A divisão bipartidária do país tem reflexos no Brasil. "Os republicanos têm tendência a apoiar ações com relação ao Brasil, mas o Partido Republicano, ligado à base trumpista (do ex-presidente Donald Trump, alinhado ao ex-presidente Jair Bolsonaro), pode se opor por ser o governo do presidente Lula", observa Holzhacker. "Vai depender muito da negociação e do apoio interno que Biden vai ter para essa agenda. É uma agenda relevante, que tende a receber uma posição proativa de alguns deputados. Mas, se [o projeto for] aprovado, provavelmente vai ser com um valor menor (do que os US$ 9 bilhões citados por Kerry)", afirma a professora, que explica que a quantia não é comum.

O que é o Fundo Amazônia

O Fundo Amazônia foi criado por meio de decreto em agosto de 2008. O texto autoriza o Banco Nacional de Desenvolvimento Econômico e Social (BNDES) a realizar a gestão do mecanismo, com a função de captação de recursos, de contratação e de monitoramento dos projetos e ações apoiados.

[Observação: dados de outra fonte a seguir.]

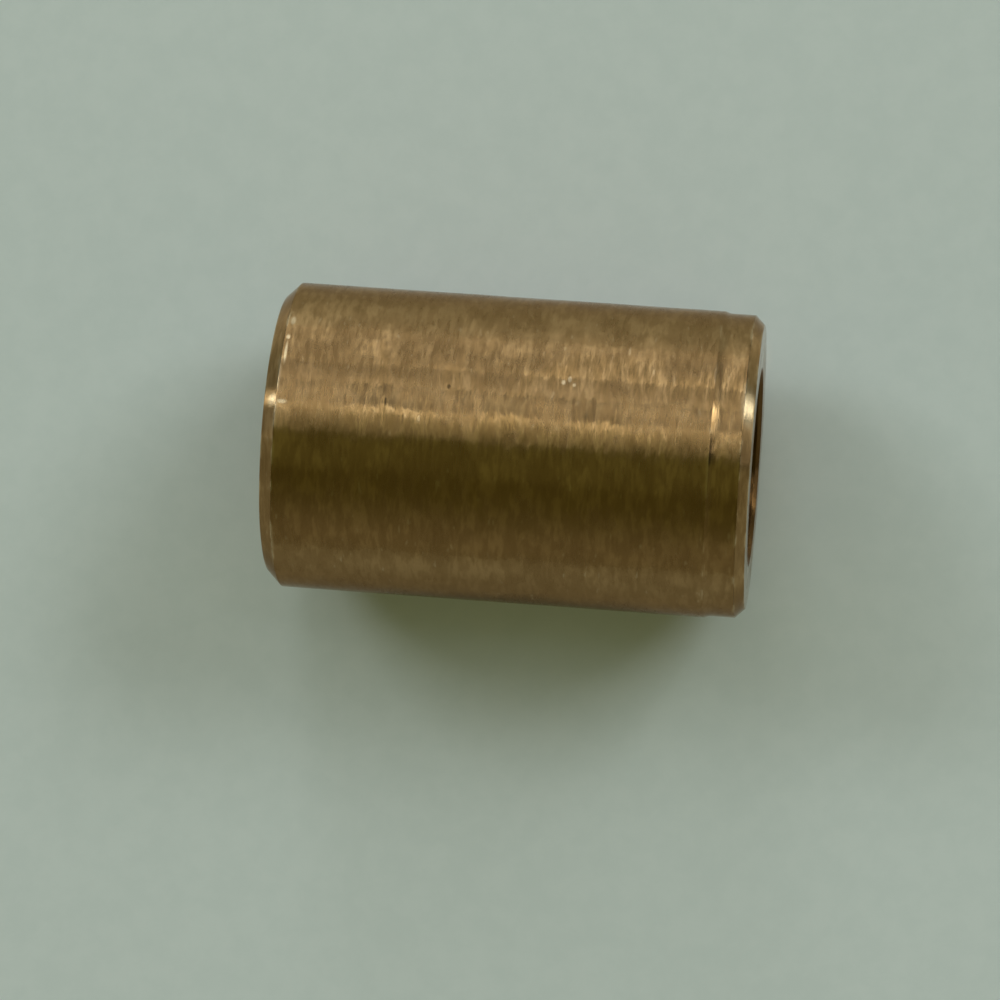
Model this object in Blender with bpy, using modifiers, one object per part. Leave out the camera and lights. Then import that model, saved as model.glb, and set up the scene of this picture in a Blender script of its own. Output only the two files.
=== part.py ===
"""Bronze sleeve bushing, turned from one piece of bar.

The sleeve lies on its side: its bore runs along X, the end with the stepped pilot faces +X, and
the origin is the middle of the bore. A plain running bore goes right through it. The outside is
the press-fit diameter, except for a short pilot of slightly smaller diameter that starts the
sleeve into its housing. The outside comes down to the pilot in a shallow concave shoulder, as the
nose of the turning tool left it. Both ends have flat annular faces, a chamfer outside and a small
broken edge at the bore.
"""

import math

import bpy
from mathutils import Euler

# Driving dimensions, in metres.
LENGTH = 0.025
OUTER_DIAMETER = 0.016
BORE_DIAMETER = 0.010
PILOT_DIAMETER = 0.0158
PILOT_LENGTH = 0.0021
SHOULDER_LENGTH = 0.00045
PILOT_CHAMFER = 0.0005
BACK_CHAMFER = 0.0007
BORE_CHAMFER = 0.0002

# The turned surface is this many flats round, with one of them at the bottom.
FLATS = 96
SHOULDER_STEPS = 4
SMOOTH_BELOW = math.radians(30)

BRONZE_COLOUR = (0.36, 0.21, 0.09, 1.0)


def clear_scene():
    for old in list(bpy.data.objects):
        bpy.data.objects.remove(old, do_unlink=True)


def part_collection(name):
    collection = bpy.data.collections.new(name)
    bpy.context.scene.collection.children.link(collection)
    return collection


def bronze_material():
    material = bpy.data.materials.new("bronze")
    material.use_nodes = True
    surface = material.node_tree.nodes["Principled BSDF"]
    surface.inputs["Base Color"].default_value = BRONZE_COLOUR
    surface.inputs["Metallic"].default_value = 1.0
    surface.inputs["Roughness"].default_value = 0.38
    return material


def shoulder_points():
    """(radius, height) points of the concave shoulder, from where it leaves the pilot out to its edge."""
    pilot = PILOT_DIAMETER / 2
    edge_height = LENGTH / 2 - PILOT_LENGTH
    rise = (OUTER_DIAMETER - PILOT_DIAMETER) / 2
    nose = (SHOULDER_LENGTH**2 + rise**2) / (2 * rise)
    points = []
    for i in range(SHOULDER_STEPS + 1):
        along = SHOULDER_LENGTH * i / SHOULDER_STEPS
        lift = nose - math.sqrt(nose**2 - along**2)
        points.append((pilot + lift, edge_height + SHOULDER_LENGTH - along))
    return points


def sleeve_profile():
    """(radius, height) points of the half section, starting at the pilot face's bore edge.

    They run out along the pilot face, down the outside, in along the back face and up the bore.
    """
    outer = OUTER_DIAMETER / 2
    pilot = PILOT_DIAMETER / 2
    bore = BORE_DIAMETER / 2
    top = LENGTH / 2
    back = -LENGTH / 2
    return [
        (bore + BORE_CHAMFER, top),
        (pilot - PILOT_CHAMFER, top),
        (pilot, top - PILOT_CHAMFER),
        *shoulder_points(),
        (outer, back + BACK_CHAMFER),
        (outer - BACK_CHAMFER, back),
        (bore + BORE_CHAMFER, back),
        (bore, back + BORE_CHAMFER),
        (bore, top - BORE_CHAMFER),
    ]


def turned_mesh(name, profile):
    """The profile turned once round Z, as a closed mesh with a flat facing local +X."""
    half_step = math.pi / FLATS
    points = [
        (radius * math.cos(half_step), radius * math.sin(half_step), height)
        for radius, height in profile
    ]
    edges = [(i, (i + 1) % len(points)) for i in range(len(points))]
    outline = bpy.data.meshes.new(name + "_outline")
    outline.from_pydata(points, edges, [])
    guide = bpy.data.objects.new(name + "_guide", outline)
    bpy.context.scene.collection.objects.link(guide)

    turn = guide.modifiers.new("turn", "SCREW")
    turn.axis = "Z"
    turn.angle = math.tau
    turn.steps = FLATS
    turn.render_steps = FLATS
    turn.use_merge_vertices = True
    turn.merge_threshold = 1e-6

    graph = bpy.context.evaluated_depsgraph_get()
    mesh = bpy.data.meshes.new_from_object(guide.evaluated_get(graph))
    mesh.name = name
    bpy.data.objects.remove(guide, do_unlink=True)
    bpy.data.meshes.remove(outline)
    mesh.shade_smooth()
    mesh.set_sharp_from_angle(angle=SMOOTH_BELOW)
    return mesh


def add_sleeve(collection):
    """The sleeve, tipped over so that its pilot end faces +X and one flat is at the bottom."""
    mesh = turned_mesh("bushing_sleeve", sleeve_profile())
    mesh.materials.clear()
    mesh.materials.append(bronze_material())
    sleeve = bpy.data.objects.new("bushing_sleeve", mesh)
    sleeve.rotation_euler = Euler((0.0, math.pi / 2, 0.0))
    collection.objects.link(sleeve)
    return sleeve


def main():
    clear_scene()
    collection = part_collection("bronze_sleeve_bushing")
    add_sleeve(collection)
    bpy.context.view_layer.update()


main()
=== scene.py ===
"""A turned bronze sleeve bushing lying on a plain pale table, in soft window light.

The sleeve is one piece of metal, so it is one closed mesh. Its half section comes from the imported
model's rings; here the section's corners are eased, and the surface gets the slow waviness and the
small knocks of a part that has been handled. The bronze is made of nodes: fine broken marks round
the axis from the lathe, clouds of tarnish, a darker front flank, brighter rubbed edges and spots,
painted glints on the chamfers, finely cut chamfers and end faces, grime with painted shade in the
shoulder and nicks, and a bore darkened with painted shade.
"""

import math

import bpy
import numpy as np
from mathutils import Matrix, Vector


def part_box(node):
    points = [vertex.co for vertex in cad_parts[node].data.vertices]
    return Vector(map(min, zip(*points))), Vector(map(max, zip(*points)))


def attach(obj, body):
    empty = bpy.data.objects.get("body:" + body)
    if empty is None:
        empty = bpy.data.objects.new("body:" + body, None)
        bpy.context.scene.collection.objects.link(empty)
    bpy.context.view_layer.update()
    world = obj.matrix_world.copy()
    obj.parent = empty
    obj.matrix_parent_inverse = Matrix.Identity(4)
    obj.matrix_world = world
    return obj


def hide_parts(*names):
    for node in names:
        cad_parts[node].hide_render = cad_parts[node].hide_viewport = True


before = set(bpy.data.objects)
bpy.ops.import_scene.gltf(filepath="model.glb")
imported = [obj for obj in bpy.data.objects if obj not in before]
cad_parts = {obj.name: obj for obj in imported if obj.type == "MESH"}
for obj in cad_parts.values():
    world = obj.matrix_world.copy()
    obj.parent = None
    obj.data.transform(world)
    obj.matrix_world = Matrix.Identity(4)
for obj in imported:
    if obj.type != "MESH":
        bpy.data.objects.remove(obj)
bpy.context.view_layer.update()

MM = 0.001
SLEEVE = "bushing_sleeve"
TABLE_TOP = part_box(SLEEVE)[0].z
OUTSIDE_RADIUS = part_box(SLEEVE)[1].z


# ---------------------------------------------------------------- shape

# How finely the turned surface is cut: flats round it, and steps along the section.
FLATS = 224
OUTSIDE_PITCH = 0.105 * MM
BORE_PITCH = 0.55 * MM
EDGE_RADIUS = 0.06 * MM
EDGE_STEPS = 4

# The arc at a corner takes up at most this share of the straight on each side of it.
LONGEST_REACH = 0.4

# A straight of the section is in the bore when it keeps this close to the smallest radius.
BORE_TOLERANCE = 0.01 * MM

# A ring belongs to the outside beyond this share of the outer radius. The waves and knocks come in
# from there, fully after this much more.
OUTSIDE_SHARE = 0.8
OUTSIDE_FADE = 0.1


def section_corners():
    """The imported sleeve's half section as (x, radius) corners: outside from +X to -X, then the bore back."""
    rings = set()
    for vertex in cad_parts[SLEEVE].data.vertices:
        radius = math.hypot(vertex.co.y, vertex.co.z)
        rings.add((round(vertex.co.x, 6), round(radius, 6)))
    radii = [radius for _, radius in rings]
    middle = (min(radii) + max(radii)) / 2
    outside = sorted((ring for ring in rings if ring[1] > middle), reverse=True)
    inside = sorted(ring for ring in rings if ring[1] <= middle)
    return [Vector(ring) for ring in outside + inside]


def eased(corners):
    """The closed section with each corner turned into a small arc."""
    outline = []
    count = len(corners)
    for i, corner in enumerate(corners):
        before = corners[i - 1] - corner
        after = corners[(i + 1) % count] - corner
        half_angle = before.angle(after) / 2
        reach = EDGE_RADIUS / math.tan(half_angle)
        reach = min(reach, LONGEST_REACH * before.length, LONGEST_REACH * after.length)
        start = corner + before.normalized() * reach
        end = corner + after.normalized() * reach
        for step in range(EDGE_STEPS + 1):
            t = step / EDGE_STEPS
            outline.append(start * (1 - t) ** 2 + corner * 2 * t * (1 - t) + end * t * t)
    return outline


def section_rings():
    """Arrays (x, radius, run, normal x, normal radius) of the section's rings, and the whole run.

    The run of a ring is its distance along the section from the first ring.
    """
    corners = section_corners()
    bore = min(corner.y for corner in corners)
    outline = eased(corners)
    points = []
    for i, start in enumerate(outline):
        end = outline[(i + 1) % len(outline)]
        in_bore = max(start.y, end.y) < bore + BORE_TOLERANCE
        pitch = BORE_PITCH if in_bore else OUTSIDE_PITCH
        steps = max(1, math.ceil((end - start).length / pitch))
        points += [start.lerp(end, step / steps) for step in range(steps)]
    line = np.array(points)
    around = np.roll(line, -1, axis=0) - line
    lengths = np.hypot(*around.T)
    run = np.concatenate([[0.0], np.cumsum(lengths)[:-1]])
    tangent = np.roll(line, -1, axis=0) - np.roll(line, 1, axis=0)
    tangent /= np.hypot(*tangent.T)[:, None]
    return line[:, 0], line[:, 1], run, -tangent[:, 1], tangent[:, 0], lengths.sum()


def waves(rng, count, lengths, rounds):
    """A smooth random field of (x, angle) that closes on itself round the axis, about -1 to 1."""
    parts = []
    for _ in range(count):
        turns = int(rng.integers(*rounds))
        wave = math.tau / rng.uniform(*lengths) * rng.choice([-1, 1])
        parts.append((turns, wave, rng.uniform(0, math.tau), rng.uniform(0.5, 1.0)))
    total = math.sqrt(sum(part[3] ** 2 for part in parts) / 2)

    def field(x, angle):
        found = 0.0
        for turns, wave, phase, size in parts:
            found = found + size * np.sin(wave * x + turns * angle + phase)
        return found / (2 * total)

    return field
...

O objetivo é arrecadar dinheiro para as ações. Entre as áreas, estão:

- controle, monitoramento e fiscalização ambiental;
- manejo florestal sustentável;
- atividades econômicas desenvolvidas a partir do uso sustentável da vegetação;
- regularização fundiária;
- conservação e uso sustentável da biodiversidade; e
- recuperação de áreas desmatadas.

As doações ocorrem quando há redução nas taxas de desmatamento na região. A gestão do fundo, que passa por dois processos de auditoria, também é feita em conjunto com os comitês técnico e orientador, com a presença de integrantes do governo federal, dos estados da Amazônia Legal e da sociedade civil organizada.

Reunião em maio

A próxima reunião do grupo será maio. Até lá, segundo apurou a reportagem, deverá ser concluída a revisão do Plano de Ação para Prevenção e Controle do Desmatamento na Amazônia Legal.

Um dos artigos do decreto que criou o fundo determina que as reduções de emissões de gás carbônico, regra básica para os projetos, são reconhecidas pela Convenção das Nações Unidas sobre Mudança do Clima e, portanto, são aceitas na meta do Acordo de Paris.